Structure of the Companion

The Companion comprises 35 Chapters that are organised into three Parts.

Part I of the Companion: Institutional perspectives

Part I consists of three Sections. Section 1 considers the HCCH as an international organisation and the contributions trace the development of the Organisation from its inception in 1893 until the present day, including its trajectory towards a truly global organisation. The initial Chapters specifically concern the history of the HCCH; its institutional setting, especially in terms of the HCCH’s privileges and immunities; as well as a contribution on the relationship between the HCCH, and the other two international organisations dealing with international private law issues, i.e., UNCITRAL and UNIDROIT, often also referred to as the HCCH’s ‘Sister Organisations’.

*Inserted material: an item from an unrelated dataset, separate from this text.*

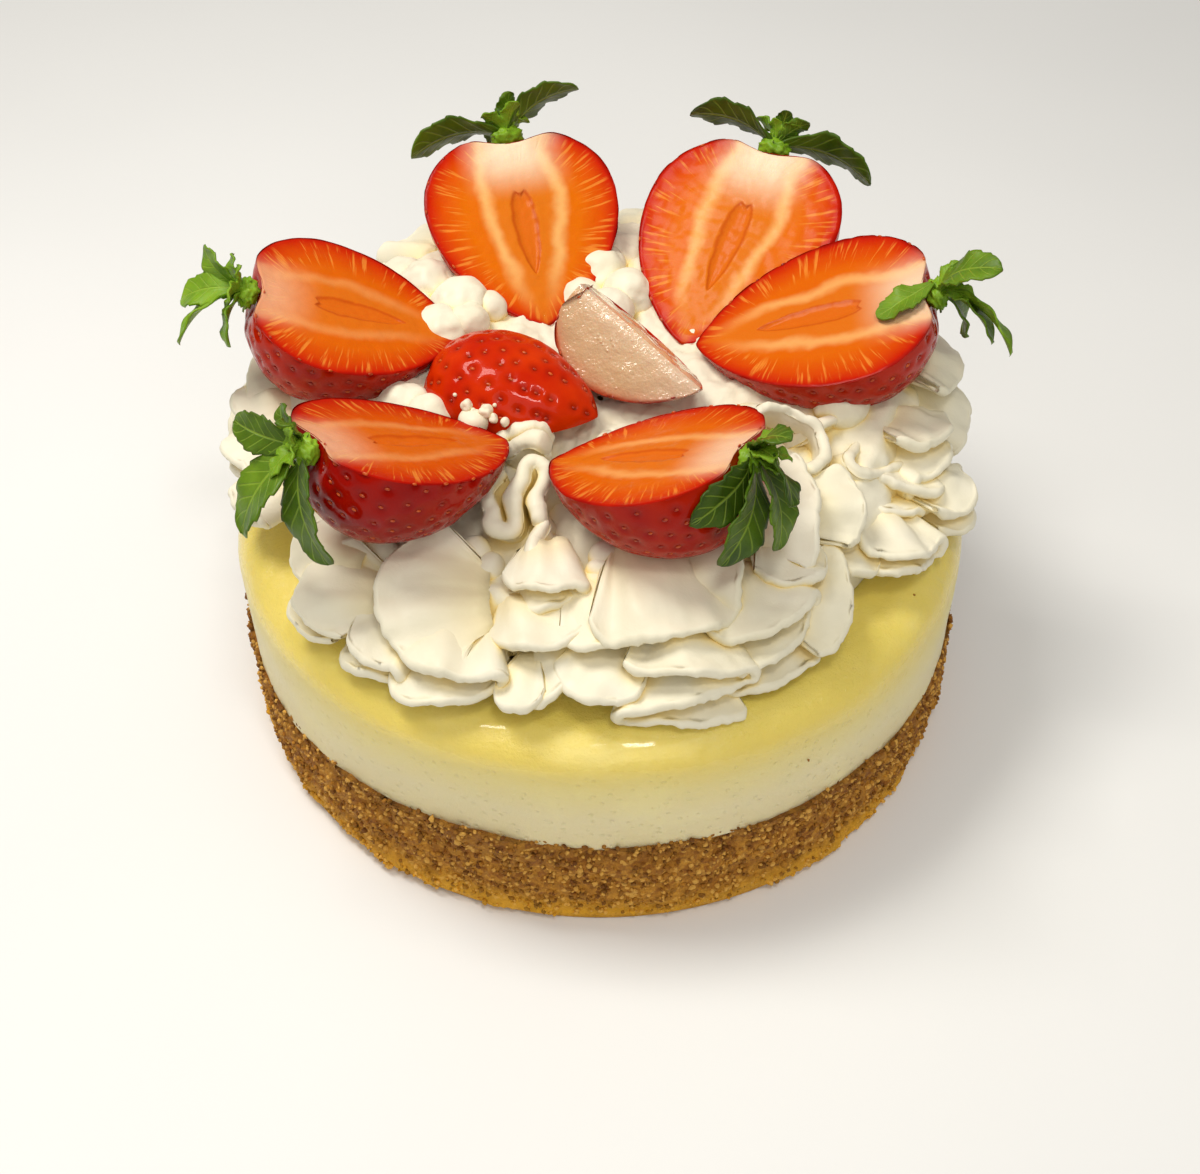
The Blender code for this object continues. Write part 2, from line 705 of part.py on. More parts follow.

The following Section is dedicated to the HCCH as an organisation with global reach. The Chapters demonstrate how the HCCH is evolving from an organisation whose membership was historically European-based into an increasingly global institution. The HCCH currently has 86 Members (as of December 2020), comprising 85 States and the EU. Perhaps other Regional Economic Integration Organisations (REIO) may also become members one day, and this should be encouraged. Remarkably, since the turn of the century, the HCCH has added 39 New Members (or 45% of its current membership), including six South American States, two States from North America, one in Oceania, fourteen in Asia, eleven in Europe and five in Africa.[1] Since 3 December, the HCCH has a further Candidate State: Mongolia, which has applied for membership and for which the six-month voting period is now running. Importantly, this Section considers the HCCH’s expanded reach, including thoughtful contributions on the organisation’s work in Latin America and the Caribbean; Africa; and in the Asia Pacific. The Chapters also reflect on the work of the HCCH’s Regional Offices, namely, the Regional Office for Asia and the Pacific (ROAP), which is based in Hong Kong and commenced its work in 2012; as well as the Regional Office for Latin America and the Caribbean (ROLAC), operating out of Buenos Aires since 2005.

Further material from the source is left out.